Later that evening Susan comes by. She looks familiar. "Don't I know you?" we ask each other. And then I remember she lives in the group house of a friend of mine a few blocks away. She is looking for a new room, it turns out, because her house is being sold, too. Thursday
We finally meet the real estate agent. She looks like her business cards, stylish but understated. Around her neck is an immense chain of keys, all part of the city's housing shuffle. From her briefcase she takes a tape measure and examines each room, jotting notes on a pad. She checks the furnace, the hot water heater, the fixtures, and pronounces the house worth $150,000.
Lighting cigarettes at discreet intervals, she explains our situation. We have 90 days to negotiate buying the house, as individuals or a group. We have another 90 days after the house is sold to relocate. She wants to make a deal: If we leave by the end of May we can forgo the rent on the two empty rooms. Then she offers us a smaller house in a less desirable neighborhood for more money. It is scant consolation. Friday
By the time I arrive home the real estate agent is already showing the house to prospective buyers. Our party room has suddenly become the dining room. Our kitchen is now the "breakfast nook." A third-floor bedroom is turned into a "walk-in closet."

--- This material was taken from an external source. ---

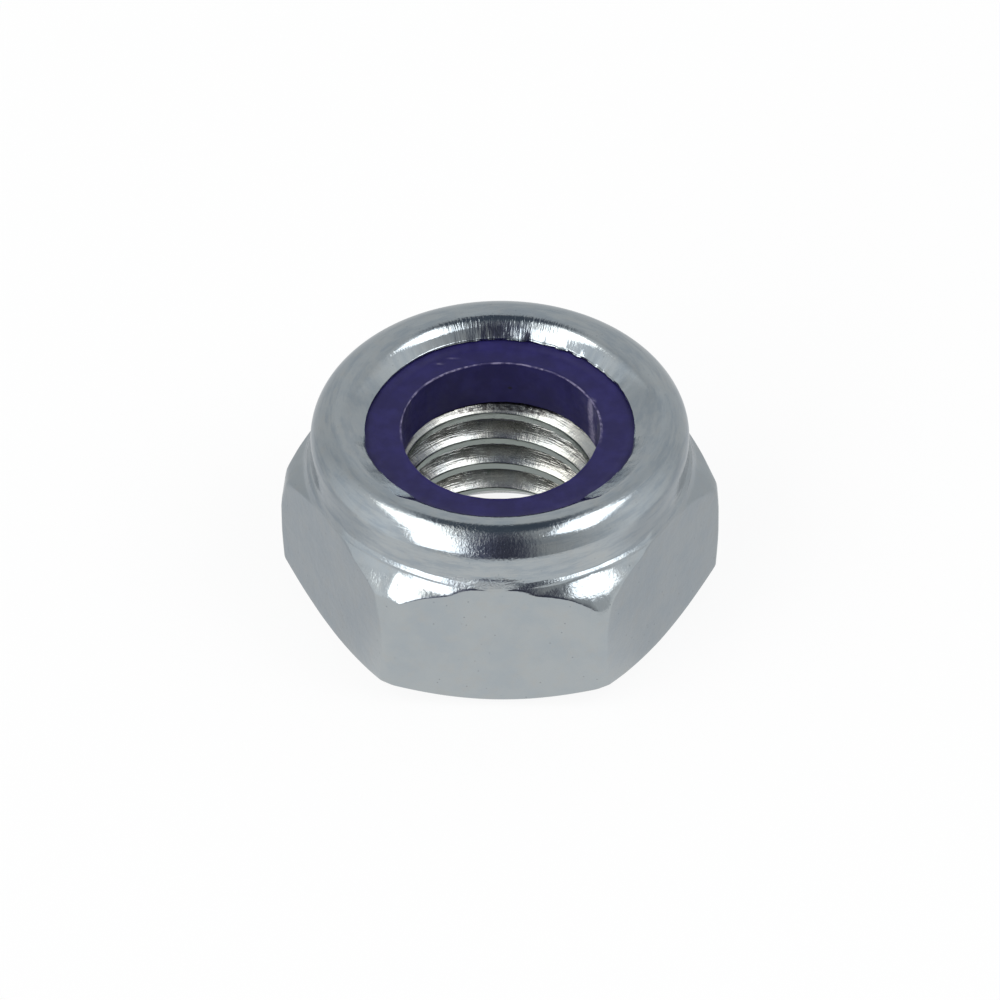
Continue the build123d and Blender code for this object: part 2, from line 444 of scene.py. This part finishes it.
nut = {  # millimetres and degrees; a wobble is seed, fewest and most waves, size and fall
    "columns": 500,
    "crowding": (2.2, 2.4),  # how much closer they stand at a long edge, and over how many degrees

    "pitch": 1.5,
    "minorRadius": 4.19,
    "majorRadius": 5.0,
    "crestWidth": 0.35,
    "crestAtBack": 5.752,  # lower edge of the top crest, on the +Y side
    "crestRounding": 0.12,  # shares of the thread's depth
    "rootRounding": 0.25,
    "flankMeeting": 0.05,
    "crestRows": (0.0, 0.025, 0.06, 0.175, 0.29, 0.325, 0.35),
    "flankRows": (0.06, 0.3, 0.6, 0.88),  # shares of a flank
    "rootRow": 0.07,  # either side of the root's middle
    "turns": range(1, -6, -1),  # in pitches from the top crest, downwards
    "entryRadius": 5.62,  # countersink at the bearing face
    "entrySlope": 1.0,
    "entryRounding": 0.04,

    "bearingRows": (5.66, 6.4, 7.3),
    "bearingRadius": 7.83,
    "bearingShift": (0.08, -0.04),  # the face was chamfered a little off centre
    "bearingEdge": ((0.1, 0.0), (0.02, 0.006)),  # rounding of its edge: how far in, and height
    "bearingSlope": 33.0,
    "chamferRounding": 0.16,

    "apothem": nutHigh.y / mm,
    "flatInset": 0.012,  # room for the wobble inside the reach of the flats
    "flatWobble": (11, 3, 40, 0.004),
    "leanGap": 0.004,
    "leanRounding": 0.05,
    "lowLean": (3.0, 0.07),  # the edges lean in below this height, by this much per mm
    "coneRadius": 8.55,  # where the heights of the turned cone are given
    "coneMid": (6.81, 0.79),  # its height and its fall per mm, over the middle of a flat
    "coneBlend": 0.05,  # rounding between the cone and the middle of a flat
    "ridge": (8.9, 0.015, 0.16),  # radius, bluntness and reach of the long edge's ridge through the cone
    "stepMid": (6.84, 6.88, 7.55, 7.80),  # crease, strip, ledge and wall over the middle of a flat
    "stepRadii": (8.55, 8.53, 8.41),
    "stripMid": 8.497,  # the strip's radius over the middle of a flat
    "riser": (0.4, 0.04),  # slope and rounding where the cone meets the crease
    "ledgeDip": 0.16,  # how far the ledge sinks between a flat's middle and a corner
    "leastLedge": 0.05,
    "leastStep": 0.012,
    "creaseWobble": (5, 3, 30, 0.008),
    "ledgeWobble": (7, 5, 60, 0.012, 0.3),
    # degrees from a flat's middle over which these change towards the corner
    "coneTurns": (12, 24),
    "blendTurns": (20, 30),
    "ledgeTurns": (3, 10),
    "stripTurns": (4, 13),

    "collarRadius": 8.385,
    "collarShift": (0.02, -0.015),  # the collar is rolled a little off the hexagon's centre
    "shiftRise": (7.3, 1.2),  # from this height, over this much
    "shiftOutside": 5.7,  # the thread is not shifted
    "top": nutHigh.z / mm - 0.005,
    "crown": ((0, 24, 1.43), (24, 48, 1.48), (48, 70, 1.41), (70, 90, 0.64)),  # from, to, bend radius
    "crownStep": 4,
    # inner half of the crown: steps, then end angle and bend radius at the sides, at the back, in front
    # and between the sides and the front
    "innerCrown": (
        (4, (102, 0.35), (102, 2.6), (102, 1.4), (98, 0.35)),
        (3, (112, 0.5), (112, 0.8), (112, 0.6), (104, 0.5)),
        (3, (120, 0.5), (122, 0.8), (122, 0.7), (109, 0.5)),
        (3, (122, 0.5), (132, 1.2), (132, 1.0), (112, 0.5)),
        (3, (123, 0.5), (141, 0.8), (141, 0.8), (114, 0.5)),
    ),
    # azimuths of the back and the front of the lip; ranges are of the cosine of the angle from there
    "backAt": 97,
    "backRange": (-0.1, 0.65),
    "frontAt": 271,
    "frontRange": (0.76, 0.86),
    "betweenRange": (0.10, 0.38),
    "liftRange": (0.48, 0.72),
    "liftMore": 0.65,  # share by which the lift grows over that range

    "lipRadius": 5.985,
    "lipReach": 0.11,  # how much further in the lip reaches at the back
    "lipHeight": 9.09,
    "lipLifted": 0.21,  # how much higher its edge stays between the sides and the front
    "lipDrawnBack": 0.18,  # and how much further out
    "lipFront": 0.12,  # and how much further out again in front
    "lipUnder": 8.85,
    "lipSqueeze": 0.11,  # how much higher the nylon is squeezed against it at the back
    "lipRows": (0.2, 0.45, 0.7, 0.9, 1.0),
    "lipWobble": (21, 2, 9, 0.012),
    "raggedWobble": (31, 12, 90, 0.014, 0.2),
    "raggedShare": (0.3, 2.0),  # of that, everywhere and more where the lip is torn
    "torn": (62, 34),  # azimuth and width
    "tongue": ((68, 14), 0.03, 0.02),  # azimuth and width, how far out and how far up
    "notch": ((120, 22), 0.045),
    "burr": 0.06,
    "burrWobble": (41, 9, 60, 0.7, 0.2),
    "burrRange": (0.5, 0, 1.2),  # middle, least and most
    "underRows": ((6.3, 8.87), (6.6, 8.7), (6.9, 8.3), (7.0, 8.18)),  # hidden; radius and height
    "pocketRadius": 7.0,
    "pocketFloor": insertLow.z / mm,
    "floorRow": 6.0,
}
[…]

While the agent is extolling the virtues of this town house, someone appears at the door. He has seen our ad in Food For Thought and wants to take a look at the room. Come in, come in, we say. We show him the "breakfast nook" first. Saturday
When I leave the house this morning I see that a large FOR SALE sign has sprouted in the front yard. Beneath it I add a smaller, handwritten sigh which reads: "Wanted: Housemates (2) for large, friendly, soon-to-be group house. Apply within."